Each line below should be reproduced without any alteration.
--- --- ---
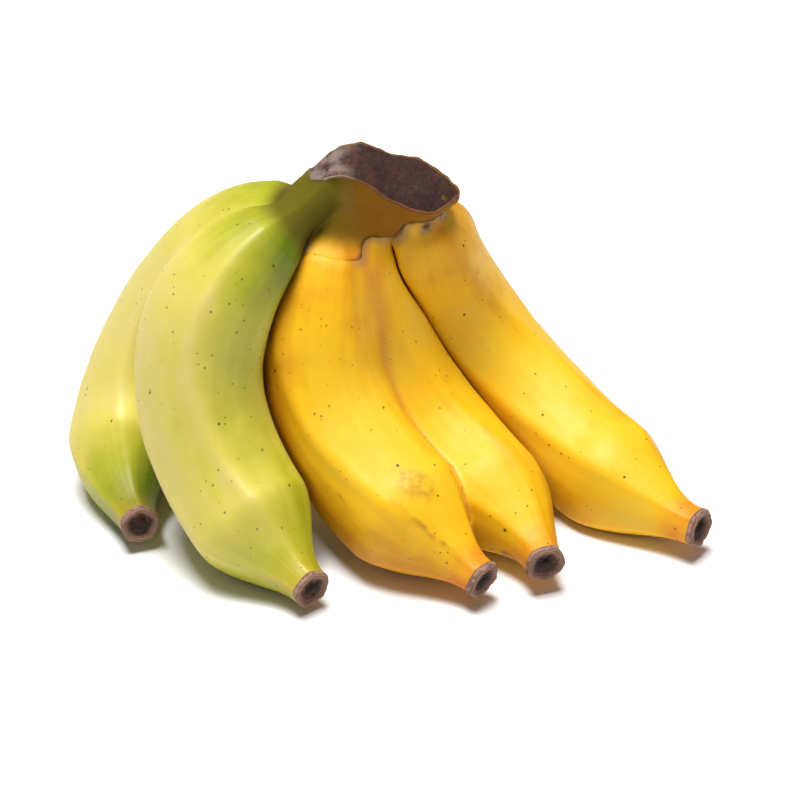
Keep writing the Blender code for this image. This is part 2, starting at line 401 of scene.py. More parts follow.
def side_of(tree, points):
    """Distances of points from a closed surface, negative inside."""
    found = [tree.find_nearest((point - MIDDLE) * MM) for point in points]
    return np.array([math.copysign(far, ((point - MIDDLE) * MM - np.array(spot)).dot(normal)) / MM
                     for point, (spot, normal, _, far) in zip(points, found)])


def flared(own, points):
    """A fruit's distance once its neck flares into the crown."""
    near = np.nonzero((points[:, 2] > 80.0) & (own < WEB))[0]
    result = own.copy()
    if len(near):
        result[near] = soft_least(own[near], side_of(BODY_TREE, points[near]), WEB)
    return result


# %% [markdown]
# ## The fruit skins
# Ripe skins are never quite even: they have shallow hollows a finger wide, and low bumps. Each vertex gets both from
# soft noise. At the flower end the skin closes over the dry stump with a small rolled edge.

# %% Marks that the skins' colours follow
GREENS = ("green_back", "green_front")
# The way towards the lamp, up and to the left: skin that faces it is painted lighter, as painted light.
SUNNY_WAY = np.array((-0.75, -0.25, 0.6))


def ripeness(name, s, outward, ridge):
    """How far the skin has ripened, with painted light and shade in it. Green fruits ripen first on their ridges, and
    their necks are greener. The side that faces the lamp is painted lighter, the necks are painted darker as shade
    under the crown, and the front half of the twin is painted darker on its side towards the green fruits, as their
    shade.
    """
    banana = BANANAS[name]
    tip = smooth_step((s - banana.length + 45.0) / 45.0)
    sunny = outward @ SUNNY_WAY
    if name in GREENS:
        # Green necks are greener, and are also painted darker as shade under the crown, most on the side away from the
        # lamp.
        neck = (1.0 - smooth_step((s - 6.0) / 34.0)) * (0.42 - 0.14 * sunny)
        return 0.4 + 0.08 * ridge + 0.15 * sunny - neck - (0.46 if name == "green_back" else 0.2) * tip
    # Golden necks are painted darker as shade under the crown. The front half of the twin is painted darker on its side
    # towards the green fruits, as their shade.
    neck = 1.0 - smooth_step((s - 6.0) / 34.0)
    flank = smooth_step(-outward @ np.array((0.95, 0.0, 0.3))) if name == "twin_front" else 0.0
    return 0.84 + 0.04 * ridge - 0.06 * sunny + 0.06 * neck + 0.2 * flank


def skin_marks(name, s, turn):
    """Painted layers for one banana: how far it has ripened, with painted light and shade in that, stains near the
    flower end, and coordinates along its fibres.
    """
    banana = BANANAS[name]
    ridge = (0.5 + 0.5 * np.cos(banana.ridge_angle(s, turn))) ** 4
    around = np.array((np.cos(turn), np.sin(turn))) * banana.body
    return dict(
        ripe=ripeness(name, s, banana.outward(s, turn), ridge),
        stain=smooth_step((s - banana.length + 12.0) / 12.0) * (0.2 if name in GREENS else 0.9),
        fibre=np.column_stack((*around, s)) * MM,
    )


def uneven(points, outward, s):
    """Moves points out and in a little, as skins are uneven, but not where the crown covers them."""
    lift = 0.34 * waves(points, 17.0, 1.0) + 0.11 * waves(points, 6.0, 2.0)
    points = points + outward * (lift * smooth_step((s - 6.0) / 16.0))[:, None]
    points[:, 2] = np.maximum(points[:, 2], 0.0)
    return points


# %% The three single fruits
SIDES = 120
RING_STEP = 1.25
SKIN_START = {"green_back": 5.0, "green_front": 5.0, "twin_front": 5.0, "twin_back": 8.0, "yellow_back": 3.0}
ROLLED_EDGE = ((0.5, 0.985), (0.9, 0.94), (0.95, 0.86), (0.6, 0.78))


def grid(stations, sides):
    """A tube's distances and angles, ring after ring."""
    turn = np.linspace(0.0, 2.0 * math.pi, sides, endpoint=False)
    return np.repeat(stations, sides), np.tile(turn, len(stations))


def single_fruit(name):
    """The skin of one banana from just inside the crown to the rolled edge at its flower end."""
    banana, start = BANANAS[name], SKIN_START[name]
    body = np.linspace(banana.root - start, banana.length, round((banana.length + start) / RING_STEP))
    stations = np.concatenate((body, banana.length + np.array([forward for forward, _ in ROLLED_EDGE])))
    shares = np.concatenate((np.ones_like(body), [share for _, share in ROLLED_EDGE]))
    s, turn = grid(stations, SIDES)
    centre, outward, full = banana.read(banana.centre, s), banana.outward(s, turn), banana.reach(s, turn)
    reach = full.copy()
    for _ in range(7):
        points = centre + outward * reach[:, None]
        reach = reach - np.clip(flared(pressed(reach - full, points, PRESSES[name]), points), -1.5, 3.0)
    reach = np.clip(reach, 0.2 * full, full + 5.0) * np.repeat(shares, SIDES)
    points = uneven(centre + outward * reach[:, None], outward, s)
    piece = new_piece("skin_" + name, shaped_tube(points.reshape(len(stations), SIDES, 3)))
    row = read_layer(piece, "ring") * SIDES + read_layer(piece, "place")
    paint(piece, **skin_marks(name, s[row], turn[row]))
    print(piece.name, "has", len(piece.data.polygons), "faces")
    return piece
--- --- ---
FINISHED ANSWER:
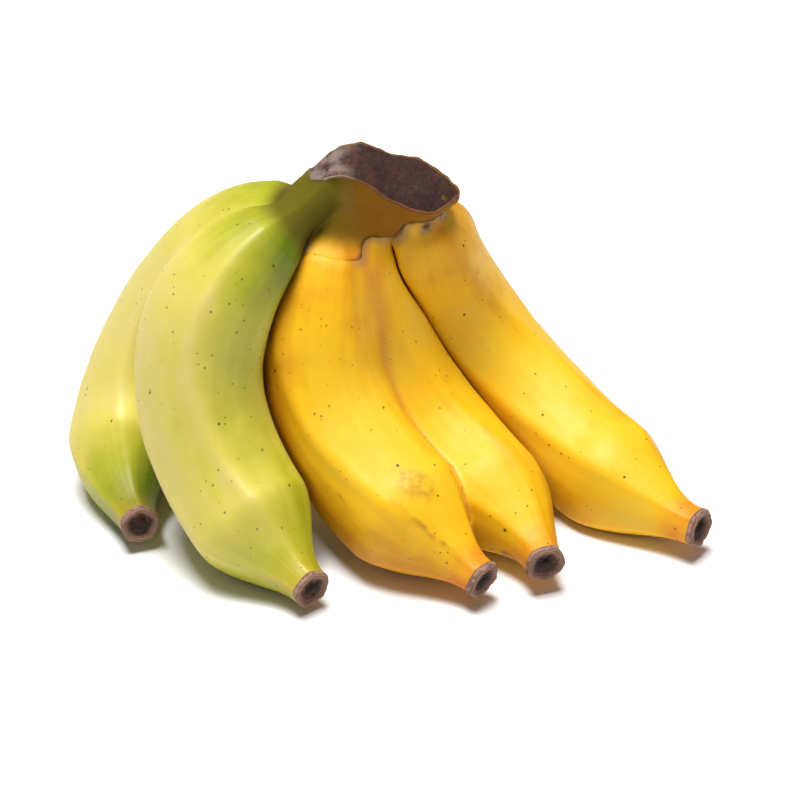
Keep writing the Blender code for this image. This is part 2, starting at line 401 of scene.py. More parts follow.
def side_of(tree, points):
    """Distances of points from a closed surface, negative inside."""
    found = [tree.find_nearest((point - MIDDLE) * MM) for point in points]
    return np.array([math.copysign(far, ((point - MIDDLE) * MM - np.array(spot)).dot(normal)) / MM
                     for point, (spot, normal, _, far) in zip(points, found)])


def flared(own, points):
    """A fruit's distance once its neck flares into the crown."""
    near = np.nonzero((points[:, 2] > 80.0) & (own < WEB))[0]
    result = own.copy()
    if len(near):
        result[near] = soft_least(own[near], side_of(BODY_TREE, points[near]), WEB)
    return result


# %% [markdown]
# ## The fruit skins
# Ripe skins are never quite even: they have shallow hollows a finger wide, and low bumps. Each vertex gets both from
# soft noise. At the flower end the skin closes over the dry stump with a small rolled edge.

# %% Marks that the skins' colours follow
GREENS = ("green_back", "green_front")
# The way towards the lamp, up and to the left: skin that faces it is painted lighter, as painted light.
SUNNY_WAY = np.array((-0.75, -0.25, 0.6))


def ripeness(name, s, outward, ridge):
    """How far the skin has ripened, with painted light and shade in it. Green fruits ripen first on their ridges, and
    their necks are greener. The side that faces the lamp is painted lighter, the necks are painted darker as shade
    under the crown, and the front half of the twin is painted darker on its side towards the green fruits, as their
    shade.
    """
    banana = BANANAS[name]
    tip = smooth_step((s - banana.length + 45.0) / 45.0)
    sunny = outward @ SUNNY_WAY
    if name in GREENS:
        # Green necks are greener, and are also painted darker as shade under the crown, most on the side away from the
        # lamp.
        neck = (1.0 - smooth_step((s - 6.0) / 34.0)) * (0.42 - 0.14 * sunny)
        return 0.4 + 0.08 * ridge + 0.15 * sunny - neck - (0.46 if name == "green_back" else 0.2) * tip
    # Golden necks are painted darker as shade under the crown. The front half of the twin is painted darker on its side
    # towards the green fruits, as their shade.
    neck = 1.0 - smooth_step((s - 6.0) / 34.0)
    flank = smooth_step(-outward @ np.array((0.95, 0.0, 0.3))) if name == "twin_front" else 0.0
    return 0.84 + 0.04 * ridge - 0.06 * sunny + 0.06 * neck + 0.2 * flank


def skin_marks(name, s, turn):
    """Painted layers for one banana: how far it has ripened, with painted light and shade in that, stains near the
    flower end, and coordinates along its fibres.
    """
    banana = BANANAS[name]
    ridge = (0.5 + 0.5 * np.cos(banana.ridge_angle(s, turn))) ** 4
    around = np.array((np.cos(turn), np.sin(turn))) * banana.body
    return dict(
        ripe=ripeness(name, s, banana.outward(s, turn), ridge),
        stain=smooth_step((s - banana.length + 12.0) / 12.0) * (0.2 if name in GREENS else 0.9),
        fibre=np.column_stack((*around, s)) * MM,
    )


def uneven(points, outward, s):
    """Moves points out and in a little, as skins are uneven, but not where the crown covers them."""
    lift = 0.34 * waves(points, 17.0, 1.0) + 0.11 * waves(points, 6.0, 2.0)
    points = points + outward * (lift * smooth_step((s - 6.0) / 16.0))[:, None]
    points[:, 2] = np.maximum(points[:, 2], 0.0)
    return points


# %% The three single fruits
SIDES = 120
RING_STEP = 1.25
SKIN_START = {"green_back": 5.0, "green_front": 5.0, "twin_front": 5.0, "twin_back": 8.0, "yellow_back": 3.0}
ROLLED_EDGE = ((0.5, 0.985), (0.9, 0.94), (0.95, 0.86), (0.6, 0.78))


def grid(stations, sides):
    """A tube's distances and angles, ring after ring."""
    turn = np.linspace(0.0, 2.0 * math.pi, sides, endpoint=False)
    return np.repeat(stations, sides), np.tile(turn, len(stations))


def single_fruit(name):
    """The skin of one banana from just inside the crown to the rolled edge at its flower end."""
    banana, start = BANANAS[name], SKIN_START[name]
    body = np.linspace(banana.root - start, banana.length, round((banana.length + start) / RING_STEP))
    stations = np.concatenate((body, banana.length + np.array([forward for forward, _ in ROLLED_EDGE])))
    shares = np.concatenate((np.ones_like(body), [share for _, share in ROLLED_EDGE]))
    s, turn = grid(stations, SIDES)
    centre, outward, full = banana.read(banana.centre, s), banana.outward(s, turn), banana.reach(s, turn)
    reach = full.copy()
    for _ in range(7):
        points = centre + outward * reach[:, None]
        reach = reach - np.clip(flared(pressed(reach - full, points, PRESSES[name]), points), -1.5, 3.0)
    reach = np.clip(reach, 0.2 * full, full + 5.0) * np.repeat(shares, SIDES)
    points = uneven(centre + outward * reach[:, None], outward, s)
    piece = new_piece("skin_" + name, shaped_tube(points.reshape(len(stations), SIDES, 3)))
    row = read_layer(piece, "ring") * SIDES + read_layer(piece, "place")
    paint(piece, **skin_marks(name, s[row], turn[row]))
    print(piece.name, "has", len(piece.data.polygons), "faces")
    return piece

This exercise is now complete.